Persecution Complexes

James Croft is new at Patheos and I have to say, I’m liking him so far. I don’t really get the Ethical Culture stuff (it’s tough to explain, but let’s say that I like the idea, but the implementation is a bit preachy for my tastes), but otherwise he’s got some solid stuff to say and I’m impressed by his clarity.

So when I saw that he got into a discussion with other new Patheos blogger Adrian Warnock, it got my attention. Apparently Warnock seems to think that Christians like him are unfairly persecuted. Is it because they don’t control most of government, don’t get special treatment, the head of state is not the head of the church (this is in the UK), or that Christianity is not the official state religion?

Of course not! All of that’s still in tact. No, Warnock is afraid that meanies like Richard Dawkins will mock his beliefs.

Personally, I’m surprised it’s taken this long for that sort of mockery to become anywhere near common. He claims to be in telepathic communication with a Jewish ghost. Think about it.

That being said, Warnock is being absolutely ridiculous. He also claims that people are afraid of being fired if they reveal that they support their religion’s version of marriage and not any other one. As Croft points out, this has never happened before. Every few months, a case of this “happening” is trotted out, and inevitably it turns out the person was fired for proselytizing at work instead of, you know, working.

There are a few more ridiculous examples that Warnock gives and Croft very politely demolishes. I recommend reading the whole article, but I really can’t help but shake my head whenever I hear about how persecuted Christianists are in the West because people don’t automatically take their claims at face value and aren’t entirely ok with their treatment of people their faith tells them are bad.

I can’t remember who suggested that since the Bible says that Christians would be persecuted, it’s an article of faith that they are for many fundamentalists, and if there’s no particular evidence to support the assertion, then “persecution” must be redefined as “not always getting your way” in order to maintain inerrancy. It’s actually a little sad, and if people like Warnock didn’t equate not being able to spend all your work time talking about how awesome Jesus is (and how bad everyone else is) or harassing gay college students in some bizarre crusade with being beaten up and having homophobic slurs cut into you before your assailants tried to burn you alive, then I might actually give a shit. Unfortunately, Warnock and others like him have no sense of perspective, so they really ought to shut the fuck up about how “persecuted” they are.


2 thoughts on “Persecution Complexes

    • I absolutely believe that you do, but first you have to acknowledge the problems that exist and stop making false equivalencies. I’m sorry, but LGBT people fear for their lives, many on a daily basis, and the idea that this is somehow the same as being afraid of losing your job for having your beliefs is not only silly, it’s incredibly offensive, especially since it simply doesn’t happen whereas violence against LGBT people happens regularly.

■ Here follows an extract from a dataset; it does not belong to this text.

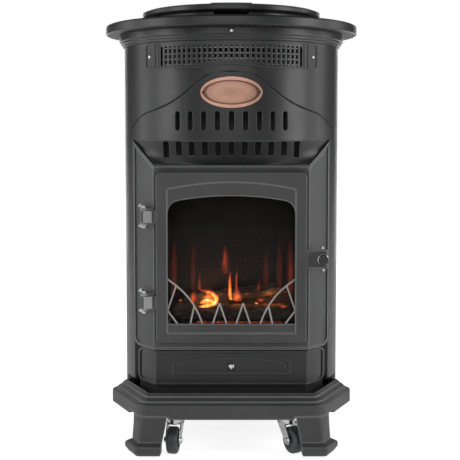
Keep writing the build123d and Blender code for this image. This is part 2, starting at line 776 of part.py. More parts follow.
with BuildPart() as hood_panel:
    add(
        bent_sheet(
            hood_outline.sketch, arc_plan(panel_radius), arc_plan(body_radius + seat_gap),
            hood_bottom - 10, hood_top + 10,
        )
    )
    for angle in slot_angles:
        with BuildSketch(radial(body_radius - 4, angle, slot_middle)):
            SlotOverall(slot_length, slot_width, rotation=90)
        extrude(amount=10, mode=Mode.SUBTRACT)
hood_panel.part.label = "hood_panel"
export_step(hood_panel.part, "parts/hood_panel.step")

badge_half, badge_rise, badge_z = 56.0, 28.0, 673.0
badge_back = panel_radius + seat_gap
badge_face = badge_back + 2.4

badge_low, badge_high = badge_z - badge_rise - trim, badge_z + badge_rise + trim


def oval(inset=0.0):
    """Front view of the badge."""
    with BuildSketch() as outline:
        with Locations((0, badge_z)):
            Ellipse(badge_half - inset, badge_rise - inset)
    return outline.sketch


badge_base = bent_sheet(
    oval(), arc_plan(badge_face - 1.1), arc_plan(badge_back), badge_low, badge_high
)
badge_raised = bent_sheet(
    oval(), arc_plan(badge_face), arc_plan(badge_back), badge_low, badge_high
)

with BuildPart() as badge:
    add(badge_raised)
    with BuildSketch(facing(0)):
        add(oval(4.5))
        add(oval(9), mode=Mode.SUBTRACT)
    extrude(amount=2 * body_radius, mode=Mode.SUBTRACT)
    add(badge_base)
badge.part.label = "badge"
export_step(badge.part, "parts/badge.step")

# -------------------------------------------------------------------- fire surround
soffit_low, soffit_high = frame_top + seat_gap, hood_bottom - seat_gap
soffit_half_low, soffit_half_high, soffit_radius = 142.0, 187.0, 215.0
soffit_slots, soffit_pitch, soffit_width = 11, 24.2, 11.0
soffit_slot_low, soffit_slot_high = 557.8, 584.0
bead_radius, boss_radius = 1.7, 3.0


def arc_strip(radius, half, thick):
    """Strip of sheet along an arc, seen from above."""
    depth, inner = sqrt(radius**2 - half**2), radius - thick
    inner_depth = sqrt(inner**2 - (half - thick) ** 2)
    with BuildSketch() as strip:
        with BuildLine():
            ThreePointArc((-half, -depth), (0, -radius), (half, -depth))
            Line((half, -depth), (half - thick, -inner_depth))
            ThreePointArc((half - thick, -inner_depth), (0, -inner), (thick - half, -inner_depth))
            Line((thick - half, -inner_depth), (-half, -depth))
        make_face()
    return strip.sketch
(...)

      I know you and a lot of the people who come to this debate that share your beliefs have good intentions, but unfortunately intentions are fairly meaningless in the face of the results of actions. And suggesting that the most privileged faith in the history of Western culture is persecuted because somebody may mock their beliefs or demand that they actually do their jobs…well, “laughable” is the polite reaction. Those of us who have to genuinely worry about being fired or losing our lives because we’re queer or atheist, who have little or no representation in government, who are largely distrusted (especially when it comes to children), and who have to listen to the majority tell us how wicked we are near constantly have every right to be extremely upset.

      If you want everybody to live together peacefully, may I suggest you start by being a vocal advocate for marriage equality? We can’t have peace as long as some of us are not equal and legally preventing it legislates us into following your faith. Legal same sex marriage will not force you to get one, nor will it force your church to perform them should you choose not to. You can continue to live by your convictions by not engaging in or performing same sex marriages, but allowing others to live by theirs.

      I hope we can all live together in peace one day, too. But I won’t do it as a second-class citizen, not in service to your faith or for any other reason.